23. The Arbitral Tribunal, under the terms of articles 608, section 2, 663, section 2 and 679 of the Code of Civil Procedure by application of article 29 of RJAT, is not obliged to examine all arguments raised by the Applicant nor in the response made by the Respondent, when the decision is prejudiced by the solution already given, as is the case in the present proceedings, which is why the remaining issues submitted to the request for pronouncement are prejudiced for examination.
J - DECISION
In these terms and in accordance with the law, having regard to the analysis carried out, this Arbitral Tribunal has decided:
To uphold the dilatory exception of absolute lack of jurisdiction of the Arbitral Tribunal, having regard to the autonomous non-impugnability of the collection acts, and consequently acquit the Respondent of the claim;
To order the Applicant to pay the costs of the present proceedings.
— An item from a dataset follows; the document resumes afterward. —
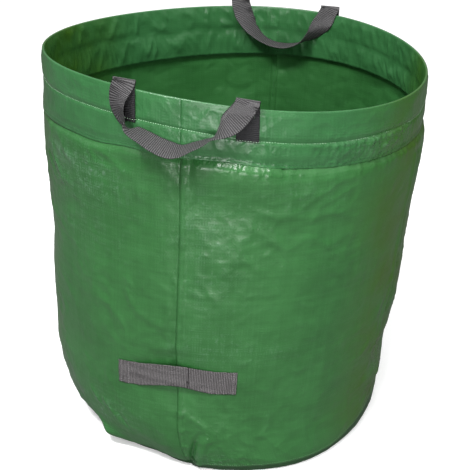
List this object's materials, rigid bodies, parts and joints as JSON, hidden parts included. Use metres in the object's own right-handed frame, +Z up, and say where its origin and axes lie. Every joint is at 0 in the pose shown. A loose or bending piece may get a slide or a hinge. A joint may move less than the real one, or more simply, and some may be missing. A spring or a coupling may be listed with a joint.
{
  "type": "garden waste bag",
  "caption": "Round standing garden waste bag of woven plastic cloth with a hooped rim, carrying handles over the rim and a low grab handle.",
  "frame": {"origin": "middle of the base's flat underside, on the ground", "axes": "+Z up; -Y towards the front, where the grab handle is; +X to the right seen from the front"},
  "size_m": [0.7117, 0.6712, 0.7611],
  "materials": {
    "green_cloth": "glossy laminated woven polypropylene, mid green",
    "grey_webbing": "dark grey ribbed webbing",
    "grab_tape": "mottled grey woven tape",
    "hoop_plastic": "off-white plastic strip, hidden in the hem",
    "green_thread": "pale green sewing thread",
    "grey_thread": "grey sewing thread"
  },
  "bodies": {
    "bag": {"base_panel": "green_cloth", "left_wall_panel": "green_cloth", "right_wall_panel": "green_cloth", "base_row": "green_thread", "front_seam_row": "green_thread", "back_seam_row": "green_thread"},
    "rim": {"left_hem": "green_cloth", "right_hem": "green_cloth", "rim_hoop": "hoop_plastic", "hem_row": "green_thread", "hem_edge_row": "green_thread", "front_handle_tab_left": "grey_webbing", "front_handle_tab_right": "grey_webbing", "back_handle_tab_left": "grey_webbing", "back_handle_tab_right": "grey_webbing"},
    "front_loop": {"front_handle_loop": "grey_webbing"},
    "back_loop": {"back_handle_loop": "grey_webbing"},
    "grab_ends": {"grab_handle_end_left": "grab_tape", "grab_handle_end_right": "grab_tape", "grab_handle_end_left_row_1": "grey_thread", "grab_handle_end_left_row_2": "grey_thread", "grab_handle_end_right_row_1": "grey_thread", "grab_handle_end_right_row_2": "grey_thread"},
    "grab_middle": {"grab_handle_span": "grab_tape"}
  },
  "joints": [
    {"name": "rim_collapse", "type": "slide", "parent": "bag", "child": "rim", "axis": [0, 0, -1], "range_m": [0, 0.525], "deforming": ["left_wall_panel", "right_wall_panel", "front_seam_row", "back_seam_row"]},
    {"name": "front_handle_swing", "type": "hinge", "parent": "rim", "child": "front_loop", "pos_m": [0.01077, -0.31052, 0.75094], "axis": [-0.9952, -0.0354, 0.0915], "range_deg": [0, 175]},
    {"name": "back_handle_swing", "type": "hinge", "parent": "rim", "child": "back_loop", "pos_m": [0.02012, 0.31605, 0.74157], "axis": [-0.9998, 0.0052, 0.0193], "range_deg": [0, 175]},
    {"name": "grab_handle_follow", "type": "slide", "parent": "bag", "child": "grab_ends", "axis": [0, 0, -1], "range_m": [0, 0.152]},
    {"name": "grab_handle_lift", "type": "hinge", "parent": "grab_ends", "child": "grab_middle", "pos_m": [-0.01684, -0.31641, 0.229], "axis": [-0.9989, -0.0127, -0.044], "range_deg": [0, 75]}
  ],
  "couplings": [
    {"joint": "grab_handle_follow", "follows": "rim_collapse", "ratio": 0.2892}
  ]
}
The value of the case is fixed at €7,615.82 (seven thousand six hundred and fifteen euros and eighty-two cents), corresponding to the value of the assessment having regard to the economic value of the case assessed by the value of the tax assessments challenged, and accordingly the costs are fixed at €612.00 (six hundred and twelve euros), to be borne by the Applicant, pursuant to article 12, section 2 of the Tax Arbitration Regime, article 4 of the Rules of Procedure of the CAAD Tax Chamber and Annex Table I to the latter - section 10 of article 35, and sections 1, 4 and 5 of article 43 of the General Tax Law, articles 5, section 1, paragraph a) of the Rules of Procedure of the CAAD Tax Chamber, 97-A, section 1, paragraph a) of the CPTA and 559 of the CPC.
Notify.
Lisbon, 7 September 2017.
The Arbitrator
Rita Guerra Alves
[1] SOUSA, Jorge Lopes de, "Code of Tax and Administrative Procedure – annotated and commented" Volume II, 6th Edition, Áreas Publisher, 2011, page 319.